Uma missão de Henrique (ele tem várias) é plantar uma minhoca crítica nas certezas de pessoas que, por uma mistura de razões justificadas e de preconceitos, enxergam os evangélicos como uma "legião de zumbis bolsonaristas". Essas pessoas que, em geral, são intelectuais, formadoras de opinião, jornalistas, artistas, hoje escutam e admiram pelo menos um evangélico, o pastor Henrique.

Aqui um exemplo da importância de sua atuação. Em dezembro de 2021, Henrique participou de uma live em que a cantora Zélia Duncan estava presente, e, após ouvi-lo falar, Zélia comentou:

"Eu, que sou da comunidade LGBT, só de ouvir a palavra ‘crente’, durante muitos anos, para mim, já acendia uma luz vermelha de ‘inimigos'. 'Aí vem um inimigo, uma pessoa que quer que eu morra, que preferia que eu não tivesse nascido.’ [Daí, desde 2018] eu comecei a esbarrar com você em certos lugares que eu ia na época da campanha. E você me intrigava. Eu dizia: ‘Caramba, um pastor aqui. Que saco, eu gosto desse cara! Toda vez que ele vai falar eu quero ouvir o que ele vai dizer.’ Então, isso aí já muda muito para mim."

Na mesma live, realizada pelo coletivo República do Amanhã, Henrique falou sobre caminhos para abrir canais de diálogo entre a esquerda e evangélicos pobres, que se aproximaram do bolsonarismo pela defesa que o presidente faz da moralidade e da família tradicional.

Henrique disse: "É muito estranho, muito ruim quando a vida é uma palavra da direita. E a palavra ‘vida’ remonta à política contra a legalização do aborto, então, nós não podemos defender a vida porque ‘vida’ é uma palavra da direita. Nós não podemos defender a família porque a família é uma construção burguesa ocidental necessariamente patriarcal. Muito conveniente para a lógica de reprodução do capital e para a exploração sobre a classe trabalhadora. Também não posso usar a palavra ‘amor’. Porque amor é uma coisa muito romântica, careta, simplória, que não é política, que não conscientiza… Eu acredito que nós precisamos reivindicar [essas palavras]… Não podemos abrir mão do conceito de vida. Não podemos abrir mão do conceito de família. Não podemos abrir mão do conceito de amor e não podemos caminhar por cartilha e por palavra de ordem para enfrentar a pauta ou as pautas morais…".

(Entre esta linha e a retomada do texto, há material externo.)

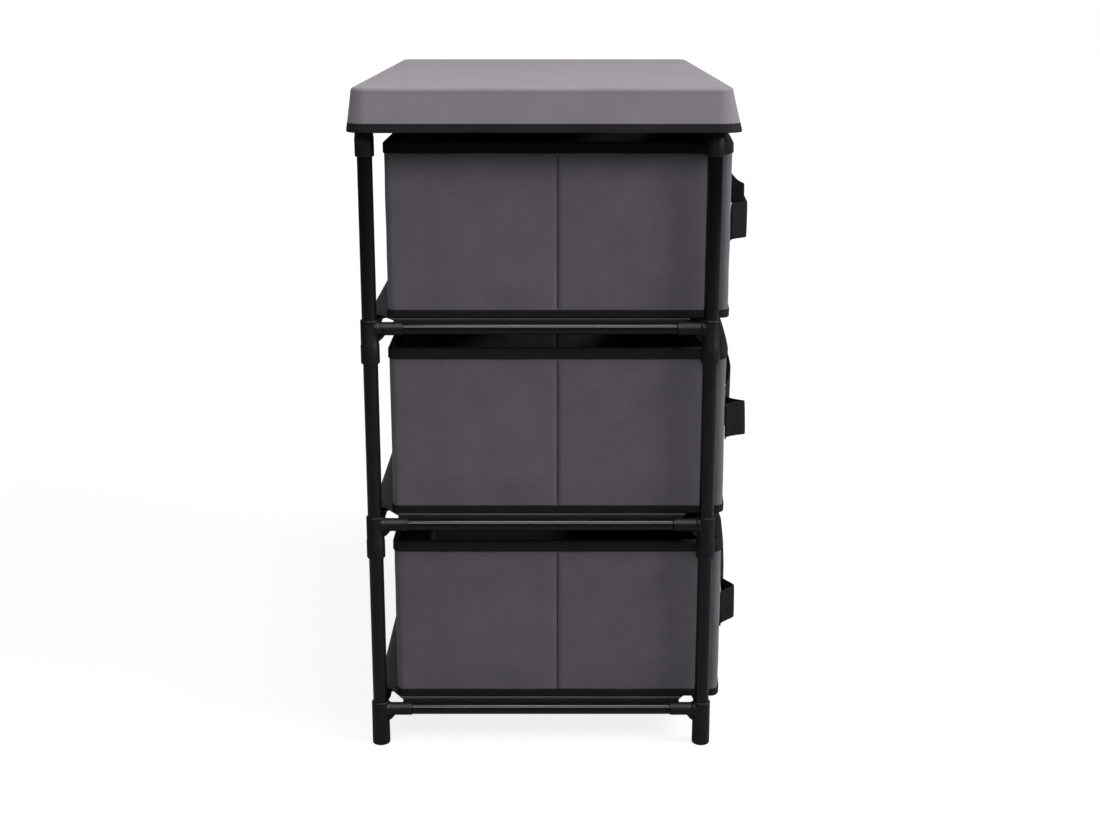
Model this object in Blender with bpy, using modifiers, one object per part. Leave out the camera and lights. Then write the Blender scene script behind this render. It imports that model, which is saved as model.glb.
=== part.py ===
"""Three-drawer fabric storage cabinet on a plug-together tube frame.

Sizes are in metres and +Z is up. The drawer fronts face -Y, X runs across the cabinet,
and the origin is under the middle of the whole cabinet, on the floor.
"""

import math

import bmesh
import bpy
from mathutils import Matrix

# General fits
CLEARANCE = 0.0003          # gap between pieces that touch

# Frame: four posts, with rails between them at four levels
POST_SPACING_X = 0.430      # between post axes, left to right
POST_SPACING_Y = 0.272      # between post axes, front to rear
FOOT_LEVEL = 0.031          # height of the lowest rails' axes
LEVEL_PITCH = 0.165         # from one level of rails to the next
POST_RADIUS = 0.0060
POST_WALL = 0.0008
RAIL_RADIUS = 0.0047
RAIL_WALL = 0.0007

# Corner connectors: a vertical sleeve with two horizontal arms
SLEEVE_WALL = 0.0010
SLEEVE_ABOVE = 0.0075       # sleeve top above the rails' axes
SLEEVE_BELOW = 0.0285       # sleeve bottom below the rails' axes
SOCKET_DEPTH = 0.0175       # upper socket, from the sleeve's top
PARTITION = 0.0015          # web between the upper and lower sockets
COLLAR_DROP = 0.0130        # where the thicker lower collar starts, below the axes
COLLAR_STEP = 0.0003
ARM_RADIUS = 0.0054
ARM_REACH = 0.0270          # from the post axis to the arm's shoulder
SPIGOT_LENGTH = 0.0140      # plug that enters the rail's bore
GUSSET_LEG = 0.0050
GUSSET_WIDTH = 0.0040
EDGE_BREAK = 0.0006

# Top: a board under a fitted fabric cover
TOP_THICKNESS = 0.0150
TOP_OVERHANG_SIDE = 0.0090  # board edge beyond the post axes
TOP_OVERHANG_REAR = 0.0075
TOP_OVERHANG_FRONT = 0.0108
TOP_CORNER_RADIUS = 0.0100
COVER_FABRIC = 0.0009
COVER_EDGE_RADIUS = 0.0030
SKIRT_DROP = 0.0330
SKIRT_FLARE_SIDE = 0.0050   # how far the hem stands out from the top's edge
SKIRT_FLARE_REAR = 0.0045
SKIRT_FLARE_FRONT = 0.0080

# Shelves: fabric panels with a sewn tunnel round the front and rear rails
SHELF_FABRIC = 0.0012
SHELF_SIDE_GAP = 0.0028     # between the shelf's side edge and the bare side rail
SHELF_TUNNEL_GAP = 0.0006   # between a tunnel's end and the connector's arm
SHELF_CORNER_CUT = 0.0180   # where the corner cut meets the side edge, from the rail axis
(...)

Henrique é uma metamorfose: é a promessa e o exemplo de que o Cristianismo evangélico, entre muitas coisas, é um fenômeno modernizante que promove a ascensão socioeconômica entre os mais vulneráveis. Por isso são mulheres pretas e pardas que sustentam e promovem o evangelicalismo nos locais abandonados pelo Estado. Mulheres cujos filhos têm mais apoio para chegar às universidades e que de lá retornam às suas igrejas levando ideias e questionamentos que o panfletarismo e o ódio desinformado não conseguem levar. E, para muitos desses jovens evangélicos, que têm dificuldades para conciliar o que escutam nos cultos e as críticas pertinentes às igrejas, o pastor Henrique é uma referência importante.

Evangélicos não comprometidos com o bolsonarismo podem estar cometendo um erro ao isolar e desdenhar do pastor Henrique.